- Luzni Location within Albania
- Coordinates: 41°39′N 20°23′E﻿ / ﻿41.650°N 20.383°E
- Country: Albania
- County: Dibër
- Municipality: Dibër

Population (2011)
- • Administrative unit: 2,433
- Time zone: UTC+1 (CET)
- • Summer (DST): UTC+2 (CEST)

= Luzni =

Luzni is a former municipality in the Dibër County, northeastern Albania. At the 2015 local government reform it became a subdivision of the municipality Dibër.
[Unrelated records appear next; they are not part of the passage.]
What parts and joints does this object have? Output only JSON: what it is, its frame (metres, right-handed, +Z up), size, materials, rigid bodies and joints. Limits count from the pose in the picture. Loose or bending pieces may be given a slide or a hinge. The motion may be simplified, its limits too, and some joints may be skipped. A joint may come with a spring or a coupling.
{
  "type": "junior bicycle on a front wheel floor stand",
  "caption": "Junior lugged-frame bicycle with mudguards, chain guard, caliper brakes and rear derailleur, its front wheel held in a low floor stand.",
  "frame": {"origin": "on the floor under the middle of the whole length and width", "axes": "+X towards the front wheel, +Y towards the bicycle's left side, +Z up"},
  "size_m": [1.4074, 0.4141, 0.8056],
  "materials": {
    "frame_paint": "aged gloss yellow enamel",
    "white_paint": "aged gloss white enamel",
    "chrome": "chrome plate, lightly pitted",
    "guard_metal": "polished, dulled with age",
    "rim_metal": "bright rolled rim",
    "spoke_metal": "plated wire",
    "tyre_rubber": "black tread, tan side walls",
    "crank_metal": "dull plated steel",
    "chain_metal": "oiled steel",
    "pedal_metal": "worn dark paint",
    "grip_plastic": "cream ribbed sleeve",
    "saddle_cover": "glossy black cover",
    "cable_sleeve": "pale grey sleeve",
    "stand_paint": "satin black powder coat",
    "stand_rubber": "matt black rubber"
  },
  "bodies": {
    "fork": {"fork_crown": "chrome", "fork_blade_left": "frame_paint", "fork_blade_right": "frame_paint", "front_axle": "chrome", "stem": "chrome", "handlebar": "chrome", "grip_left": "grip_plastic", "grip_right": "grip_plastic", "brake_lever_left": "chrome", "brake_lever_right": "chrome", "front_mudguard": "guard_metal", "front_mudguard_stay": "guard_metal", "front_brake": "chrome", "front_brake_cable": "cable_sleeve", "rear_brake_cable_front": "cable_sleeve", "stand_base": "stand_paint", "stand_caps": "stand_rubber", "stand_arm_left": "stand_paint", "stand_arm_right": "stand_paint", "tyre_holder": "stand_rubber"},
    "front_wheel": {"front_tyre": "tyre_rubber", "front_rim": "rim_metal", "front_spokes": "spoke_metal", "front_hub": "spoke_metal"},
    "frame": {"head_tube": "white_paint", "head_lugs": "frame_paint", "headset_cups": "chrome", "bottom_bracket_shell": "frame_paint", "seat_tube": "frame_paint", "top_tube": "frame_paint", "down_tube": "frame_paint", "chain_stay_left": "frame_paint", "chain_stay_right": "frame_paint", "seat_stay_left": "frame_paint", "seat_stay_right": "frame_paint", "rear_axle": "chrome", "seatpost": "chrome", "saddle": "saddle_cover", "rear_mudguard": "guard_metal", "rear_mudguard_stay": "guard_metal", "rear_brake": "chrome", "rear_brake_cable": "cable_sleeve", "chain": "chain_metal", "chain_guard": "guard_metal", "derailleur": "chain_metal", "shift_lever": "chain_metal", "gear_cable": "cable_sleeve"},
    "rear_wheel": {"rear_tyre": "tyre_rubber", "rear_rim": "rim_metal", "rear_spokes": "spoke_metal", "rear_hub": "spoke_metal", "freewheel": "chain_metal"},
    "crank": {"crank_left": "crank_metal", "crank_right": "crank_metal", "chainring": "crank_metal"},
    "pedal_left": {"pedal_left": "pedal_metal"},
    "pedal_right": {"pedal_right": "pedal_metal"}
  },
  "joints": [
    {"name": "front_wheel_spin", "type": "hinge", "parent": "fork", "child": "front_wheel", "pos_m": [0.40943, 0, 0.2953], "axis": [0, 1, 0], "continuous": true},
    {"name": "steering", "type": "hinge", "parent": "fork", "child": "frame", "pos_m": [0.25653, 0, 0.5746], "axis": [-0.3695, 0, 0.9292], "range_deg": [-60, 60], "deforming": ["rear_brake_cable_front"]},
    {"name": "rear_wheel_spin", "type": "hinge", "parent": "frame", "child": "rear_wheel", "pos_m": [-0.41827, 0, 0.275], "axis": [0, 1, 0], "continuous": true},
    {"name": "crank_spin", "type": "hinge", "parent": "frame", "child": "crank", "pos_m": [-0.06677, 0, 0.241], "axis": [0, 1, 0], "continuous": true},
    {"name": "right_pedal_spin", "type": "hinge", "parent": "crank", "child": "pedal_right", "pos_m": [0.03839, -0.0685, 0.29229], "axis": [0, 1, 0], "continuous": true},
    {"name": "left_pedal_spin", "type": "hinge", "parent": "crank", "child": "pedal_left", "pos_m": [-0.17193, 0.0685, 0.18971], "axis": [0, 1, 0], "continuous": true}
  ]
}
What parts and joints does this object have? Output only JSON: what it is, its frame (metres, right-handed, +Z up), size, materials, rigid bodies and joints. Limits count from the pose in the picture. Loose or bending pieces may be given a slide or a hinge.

The population at the 2011 census was 2,433.

==Demographic history==
Luzni (Luzina) appears in the Ottoman defter of 1467 as a settlement in the timar of the local Albanians Mihail, Progon, and Oliver in the vilayet of Lower Dibra. The village was large and had a total of 46 households, represented by the following household heads: Gjin Potraqi, Gjergji brother of Gjini, Domenik Luzi, Dimitri Luri, Kolë Pratkori, Kolë Luzi, Kolë Gramatiku, Mihal Kamja, Kolë Gëraçi, Andre Luzi, Dimitri Luzi, Llazar Prodani, Petkë Kakrruku, Pop Bezhani, Dabi Kondi, Gjergj Palasha, Kolë Pallamaji, Gjon Ustadi, Pandi Damiza, Kolë Çodila, Dimitri Çodila, Lekë Damiza, Todor Shunbati, Oliver Koçi (possibly, Kuçi), Gjin Mavro, Mihal Koçi, Gjin Prasha, Lal Koçi, Gjuro Luzi, Andrije Irahamishi, Petër Vavila, Pal Ruçi, Kolë Mamiza, Gjon Kudhoni, Marko Kadha, Gjon Koraqi, Pop Gjoni, Radi brother of Pop Gjoni, Miriaka Karufada, Gjergj Zhatkori, Gjon Graçi (possibly, Vraçi), Dimitri Xhudhoni, Tanush Kudhoni, Bard Kudhoni, Domenik Filipi, and Gjon Gjonema.